TASK BRIEF:
Your task is to output all the records below, word for word.

-- start INPUT RECORDS --

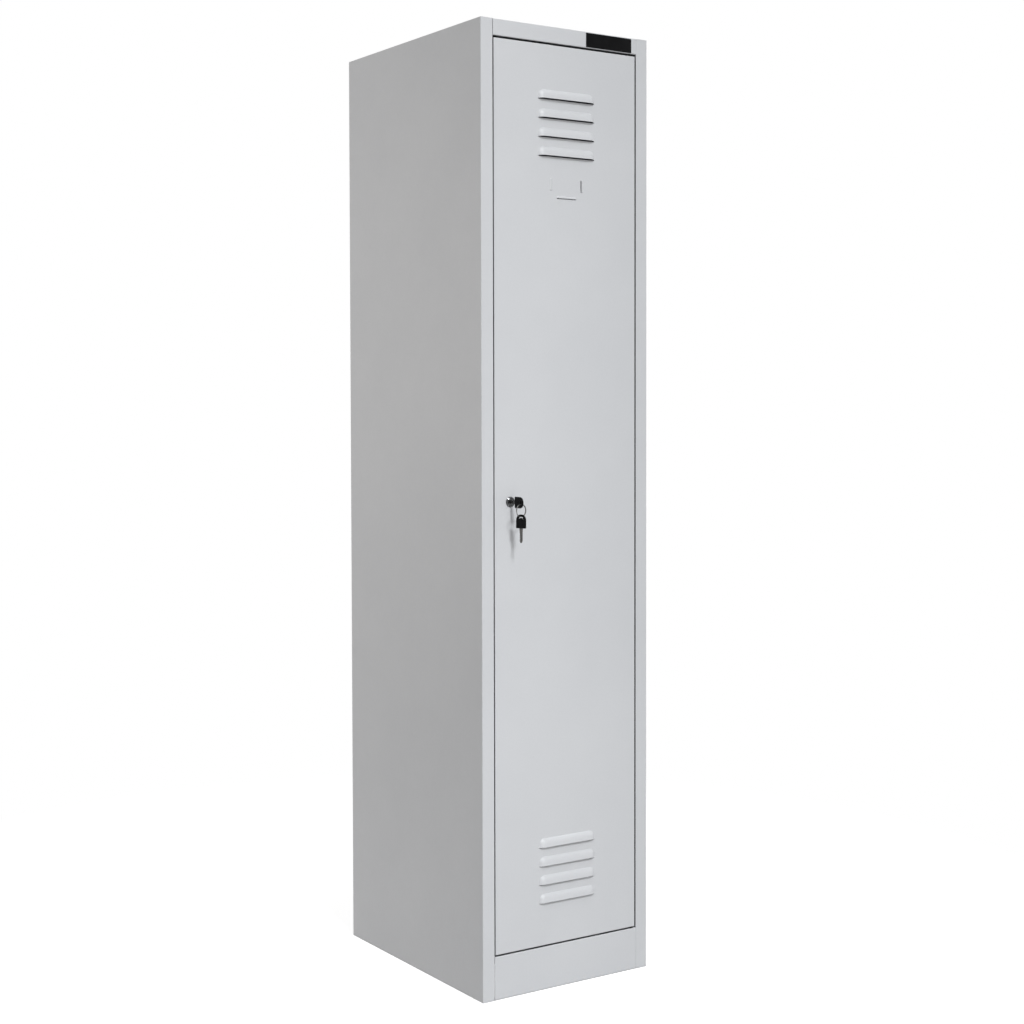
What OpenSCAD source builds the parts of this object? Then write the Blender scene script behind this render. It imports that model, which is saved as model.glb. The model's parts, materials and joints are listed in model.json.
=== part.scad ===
// Single-door steel locker cabinet: folded sheet carcass, inset pan door on pivot pins,
// cam lock with a key in it, hat shelf and hanging rail.
// Frame: origin on the floor, centred on the width, in the plane of the back.
// +X is to the right and +Z is up. The door faces -Y.

/* [Cabinet] */
// Overall height
height = 1800; // [1500:10:2000]
// Overall width
width = 380; // [340:5:500]
// Overall depth
depth = 500; // [400:10:600]
// Thickness of every folded sheet
sheet = 0.8; // [0.6:0.1:1.2]
// Inner radius of every bend
bend_in = 0.8; // [0.6:0.1:1.2]

/* [Front frame] */
// Face width of each stile
stile_w = 26; // [20:1:34]
// Face height of the header above the door
header_h = 30; // [26:1:60]
// Face height of the plinth below the door
plinth_h = 81; // [60:1:120]
// Depth of the returns behind the front face
frame_return = 22; // [21:0.5:28]
// Width of the lips that the door closes on
stop_lip = 12; // [10:0.5:16]
// Depth of the flange that the plinth stands on
plinth_foot = 15; // [10:1:20]
// Seam between two sheets that lie in one plane
seam = 0.2; // [0.2:0.1:0.6]

/* [Back] */
// Width of the flanges that the back panel is riveted to
rear_flange = 15; // [12:1:20]
// How far the back panel stops short of each side
back_margin = 1; // [0.5:0.5:3]
// Diameter of the wall fixing holes
fixing_d = 9; // [6:0.5:11]
// Spacing of the wall fixing holes
fixing_spacing = 240; // [150:10:260]
// Drop of the wall fixing holes below the top
fixing_drop = 60; // [40:5:120]
// Shank diameter of the back rivets
rivet_d = 4; // [3:0.2:4.8]
// Rivets up each side of the back
rivets_per_side = 5; // [3:1:7]
// Rivets along the top of the back
rivets_along_top = 3; // [2:1:5]

/* [Inside] */
// Drop of the hat shelf below the top
shelf_drop = 300; // [250:10:400]
// Height of the flanges round the floor, the shelf and the top
tray_flange = 20; // [16:1:30]
// Set-back of the hat shelf behind the door stop
shelf_setback = 30; // [10:5:60]
// Gap between the hat shelf and what is beside it
shelf_gap = 1; // [0.5:0.1:2]
// Thickness of the shelf clips
clip_t = 1.5; // [1:0.1:2]
// Length of a shelf clip along the side
clip_l = 25; // [20:1:40]
// Distance of the shelf clips from the ends of the shelf
clip_inset = 40; // [30:5:80]
// Outer diameter of the hanging rail
rail_d = 20; // [16:1:25]
// Wall of the hanging rail
rail_wall = 1.2; // [1:0.1:2]
// Drop of the hanging rail below the hat shelf
rail_drop = 70; // [60:5:120]
// Diameter of the rail sockets' base
socket_d = 44; // [38:1:56]
// Thickness of the rail sockets' base
socket_t = 2; // [1.5:0.1:3]
// Length of the collar that holds the rail
collar_l = 12; // [8:1:20]
// Wall of the collar that holds the rail
collar_wall = 2.4; // [2:0.1:3]
// Distance of each coat hook from the middle
hook_x = 60; // [40:5:80]
// Wire diameter of the coat hooks
hook_wire = 4; // [3:0.2:4.6]
// Length of a coat hook's stem
hook_stem = 18; // [14:1:30]
// Bend radius of the coat hooks, to the middle of the wire
hook_bend = 12; // [9:0.5:16]

/* [Door] */
// Gap between door and frame on the lock side
lock_gap = 2; // [1.5:0.1:3]
// Gap between door and frame on the hinge side
hinge_gap = 3; // [2.6:0.1:4]
// Gap above the door
top_gap = 4; // [3:0.1:5]
// Gap below the door
bottom_gap = 3; // [2.8:0.1:4]
// Depth of the door pan
pan_depth = 18; // [16:0.5:20]
// Width of the lips round the back of the door pan
door_lip = 12; // [9:0.5:12]
// Crown width of the stiffener behind the door
stiffener_w = 40; // [30:1:60]
// Depth of the stiffener behind the door
stiffener_d = 14; // [10:0.5:15]
// Width of the stiffener's flanges
stiffener_flange = 15; // [10:1:20]
// Distance of the stiffener's foot above the lower louvres
stiffener_rise = 60; // [30:5:150]
// Distance of the stiffener's top below the card holder
stiffener_drop = 30; // [10:5:100]

/* [Louvres] */
// Louvres in each group
louvre_count = 4; // [2:1:6]
// Spacing of the louvres
louvre_pitch = 35; // [28:1:45]
// Width of a louvre
louvre_w = 124; // [80:2:150]
// Height of a louvre
louvre_h = 17; // [14:0.5:20]
// Height that a louvre is pressed out to round its rim
louvre_rise = 3.5; // [3:0.25:5]
// Plan radius of a louvre's corners, also the run of its flanks
louvre_corner = 10; // [8:0.5:12]
// Slope of a louvre's face, which opens its lower edge
louvre_tilt = 9; // [4:0.5:12]
// Width of the slit along a louvre's lower edge
louvre_slit = 0.8; // [0.4:0.1:1.2]
// Drop of the upper group's first mouth below the door's top
upper_group_drop = 100; // [70:5:160]
// Height of the lower group's last mouth above the door's foot
lower_group_rise = 81; // [60:1:160]

/* [Card holder] */
// Width between the side lances
card_w = 68; // [50:0.5:90]
// Length of a side lance
side_lance = 24; // [16:1:34]
// Length of the bottom lance
bottom_lance = 45; // [20:1:60]
// Drop of the side lances' top below the door's top
card_drop = 245; // [230:1:300]
// Drop from the side lances' foot to the bottom lance
card_foot_drop = 8.5; // [5:0.5:15]
// Width of a lance
lance_w = 4.2; // [3.6:0.1:6]
// Height that a lance is pressed out
lance_rise = 1.5; // [1.2:0.1:2]
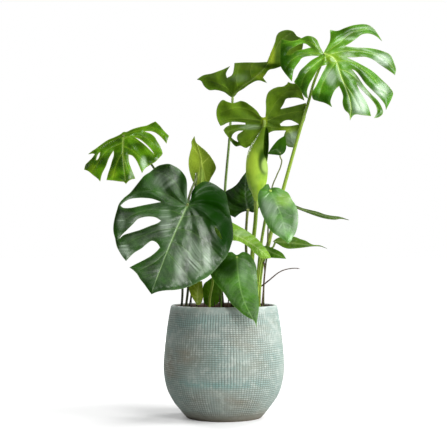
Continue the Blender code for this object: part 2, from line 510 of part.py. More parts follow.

-- end INPUT RECORDS --

ANSWER TO THIS EXERCISE:
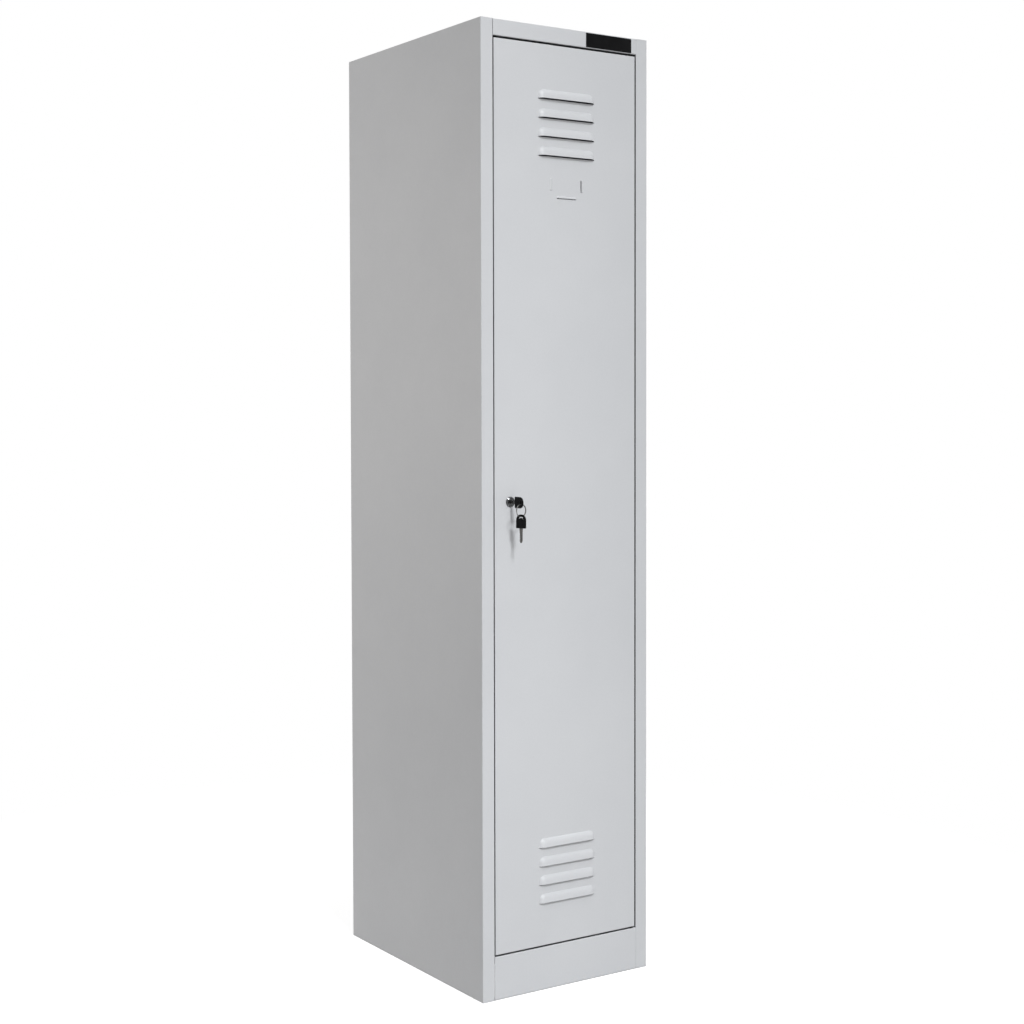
What OpenSCAD source builds the parts of this object? Then write the Blender scene script behind this render. It imports that model, which is saved as model.glb. The model's parts, materials and joints are listed in model.json.
=== part.scad ===
// Single-door steel locker cabinet: folded sheet carcass, inset pan door on pivot pins,
// cam lock with a key in it, hat shelf and hanging rail.
// Frame: origin on the floor, centred on the width, in the plane of the back.
// +X is to the right and +Z is up. The door faces -Y.

/* [Cabinet] */
// Overall height
height = 1800; // [1500:10:2000]
// Overall width
width = 380; // [340:5:500]
// Overall depth
depth = 500; // [400:10:600]
// Thickness of every folded sheet
sheet = 0.8; // [0.6:0.1:1.2]
// Inner radius of every bend
bend_in = 0.8; // [0.6:0.1:1.2]

/* [Front frame] */
// Face width of each stile
stile_w = 26; // [20:1:34]
// Face height of the header above the door
header_h = 30; // [26:1:60]
// Face height of the plinth below the door
plinth_h = 81; // [60:1:120]
// Depth of the returns behind the front face
frame_return = 22; // [21:0.5:28]
// Width of the lips that the door closes on
stop_lip = 12; // [10:0.5:16]
// Depth of the flange that the plinth stands on
plinth_foot = 15; // [10:1:20]
// Seam between two sheets that lie in one plane
seam = 0.2; // [0.2:0.1:0.6]

/* [Back] */
// Width of the flanges that the back panel is riveted to
rear_flange = 15; // [12:1:20]
// How far the back panel stops short of each side
back_margin = 1; // [0.5:0.5:3]
// Diameter of the wall fixing holes
fixing_d = 9; // [6:0.5:11]
// Spacing of the wall fixing holes
fixing_spacing = 240; // [150:10:260]
// Drop of the wall fixing holes below the top
fixing_drop = 60; // [40:5:120]
// Shank diameter of the back rivets
rivet_d = 4; // [3:0.2:4.8]
// Rivets up each side of the back
rivets_per_side = 5; // [3:1:7]
// Rivets along the top of the back
rivets_along_top = 3; // [2:1:5]

/* [Inside] */
// Drop of the hat shelf below the top
shelf_drop = 300; // [250:10:400]
// Height of the flanges round the floor, the shelf and the top
tray_flange = 20; // [16:1:30]
// Set-back of the hat shelf behind the door stop
shelf_setback = 30; // [10:5:60]
// Gap between the hat shelf and what is beside it
shelf_gap = 1; // [0.5:0.1:2]
// Thickness of the shelf clips
clip_t = 1.5; // [1:0.1:2]
// Length of a shelf clip along the side
clip_l = 25; // [20:1:40]
// Distance of the shelf clips from the ends of the shelf
clip_inset = 40; // [30:5:80]
// Outer diameter of the hanging rail
rail_d = 20; // [16:1:25]
// Wall of the hanging rail
rail_wall = 1.2; // [1:0.1:2]
// Drop of the hanging rail below the hat shelf
rail_drop = 70; // [60:5:120]
// Diameter of the rail sockets' base
socket_d = 44; // [38:1:56]
// Thickness of the rail sockets' base
socket_t = 2; // [1.5:0.1:3]
// Length of the collar that holds the rail
collar_l = 12; // [8:1:20]
// Wall of the collar that holds the rail
collar_wall = 2.4; // [2:0.1:3]
// Distance of each coat hook from the middle
hook_x = 60; // [40:5:80]
// Wire diameter of the coat hooks
hook_wire = 4; // [3:0.2:4.6]
// Length of a coat hook's stem
hook_stem = 18; // [14:1:30]
// Bend radius of the coat hooks, to the middle of the wire
hook_bend = 12; // [9:0.5:16]

/* [Door] */
// Gap between door and frame on the lock side
lock_gap = 2; // [1.5:0.1:3]
// Gap between door and frame on the hinge side
hinge_gap = 3; // [2.6:0.1:4]
// Gap above the door
top_gap = 4; // [3:0.1:5]
// Gap below the door
bottom_gap = 3; // [2.8:0.1:4]
// Depth of the door pan
pan_depth = 18; // [16:0.5:20]
// Width of the lips round the back of the door pan
door_lip = 12; // [9:0.5:12]
// Crown width of the stiffener behind the door
stiffener_w = 40; // [30:1:60]
// Depth of the stiffener behind the door
stiffener_d = 14; // [10:0.5:15]
// Width of the stiffener's flanges
stiffener_flange = 15; // [10:1:20]
// Distance of the stiffener's foot above the lower louvres
stiffener_rise = 60; // [30:5:150]
// Distance of the stiffener's top below the card holder
stiffener_drop = 30; // [10:5:100]

/* [Louvres] */
// Louvres in each group
louvre_count = 4; // [2:1:6]
// Spacing of the louvres
louvre_pitch = 35; // [28:1:45]
// Width of a louvre
louvre_w = 124; // [80:2:150]
// Height of a louvre
louvre_h = 17; // [14:0.5:20]
// Height that a louvre is pressed out to round its rim
louvre_rise = 3.5; // [3:0.25:5]
// Plan radius of a louvre's corners, also the run of its flanks
louvre_corner = 10; // [8:0.5:12]
// Slope of a louvre's face, which opens its lower edge
louvre_tilt = 9; // [4:0.5:12]
// Width of the slit along a louvre's lower edge
louvre_slit = 0.8; // [0.4:0.1:1.2]
// Drop of the upper group's first mouth below the door's top
upper_group_drop = 100; // [70:5:160]
// Height of the lower group's last mouth above the door's foot
lower_group_rise = 81; // [60:1:160]

/* [Card holder] */
// Width between the side lances
card_w = 68; // [50:0.5:90]
// Length of a side lance
side_lance = 24; // [16:1:34]
// Length of the bottom lance
bottom_lance = 45; // [20:1:60]
// Drop of the side lances' top below the door's top
card_drop = 245; // [230:1:300]
// Drop from the side lances' foot to the bottom lance
card_foot_drop = 8.5; // [5:0.5:15]
// Width of a lance
lance_w = 4.2; // [3.6:0.1:6]
// Height that a lance is pressed out
lance_rise = 1.5; // [1.2:0.1:2]
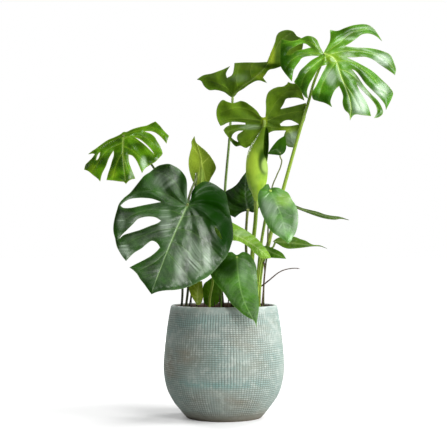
Continue the Blender code for this object: part 2, from line 510 of part.py. More parts follow.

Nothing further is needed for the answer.